Teaching a Beginner What Aikido Isn't
Today I had what I think I would count as my first moment of really 'teaching' someone, but it has left me a bit unsure of how to feel.
In most of the mudansha classes I attend I'm usually one of the two or three highest-ranked students, so if there are beginners there's a good chance that I'll be called on to show them the basics. I've had this before and it's fine. My teaching style (if I can call it that) needs a lot of work, but by and large it's just the same old dance of showing the basics to someone who usually has no prior point of reference -- very little changes.
Every now and again there will be someone who wants to know how to do the things they've seen Steven Seagal do or who really just wants to hurt people (or maybe is a bit hampered by their previous experience in another martial art). You have to listen to them, humour them, relate what you can of their interests and previous experience to what you're attempting to demonstrate in Aikido, but largely it's a case of "okay, that's cool. Now, let's try this technique again and see how it's done".
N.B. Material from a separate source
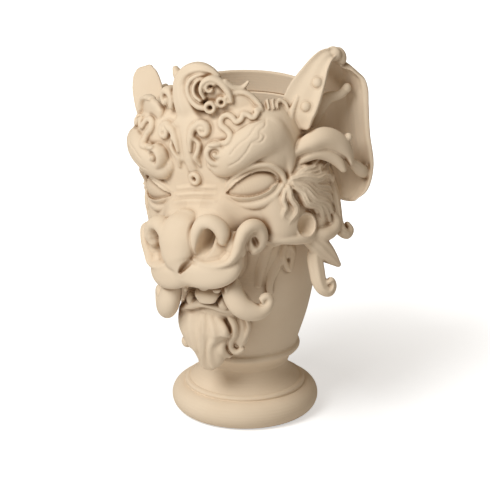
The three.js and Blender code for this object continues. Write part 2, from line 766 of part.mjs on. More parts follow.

Today I was asked to teach the basics to a young man who has come up on perhaps one or two occasions before. He's a bit tall and very quiet. Once he gets talking he's quite chatty and very nice. I found out that he likes the new Karate Kid film. However, about halfway through the class, he asks if it's okay to use your elbow to hit someone in the face when you have them in a certain position (I believe it was from a tenchinage just before the point of the throw). It soon emerged that he's being bullied at school and it became very obvious that he wants to learn something to defend himself. I don't think he would harm a fly, but the fact that he asked that question gave the impression that he was actually quite worried about getting into fights and wanted to know what he could do to quickly get out of them.
At that point I stopped. I could have handed over to sensei, but I had been asked to teach this fellow so I thought I should give it a shot.
I explained to him that he should not attempt to use any of the techniques we were showing him in a fight. My first concern was for him getting hurt if he tried to. I explained that they were largely exercises to build up muscle memory and learn principles, rather than to learn practical techniques that could be immediately applied in their own right. I tried to emphasise that the most important and useful thing he could take away from training as a beginner in need of immediate knowledge was tai sabaki. "Move when they try to hit you; if you get the opportunity to, unbalance them a bit, but then run away". Things of that nature. If he couldn't avoid the fight and absolutely had no choice at all then yes, use the elbow to strike a blow, but then get away as fast as possible. I tried to explain that if he escalated a fight at all he may be lucky enough to win, but the odds of repeat success against the other guy and three of his friends the next day would be slim.
The whole thing has been concerning me ever since. Not so much that he is facing the risk of physical violence (most of us do at some point and hopefully his is not very extreme, not that I could actively prevent it in any event), but whether the advice I gave was really the best. I tried to be practical and let him know exactly what Aikido would and wouldn't be useful for at his, mine and sensei's respective levels. I don't suppose I could really have done anything more, but as my first moment of really trying to teach someone something useful in the dojo, I can't help but wonder.
I'm sorry that was a bit long, but if anyone has had any similar experiences (I'm sure most seasoned instructors will), I'd love to hear what happened and how you advised the student. I don't know if this fellow will stick with Aikido long-term, but I can see him coming back in the coming weeks at least, so it would be interesting to hear any similar stories.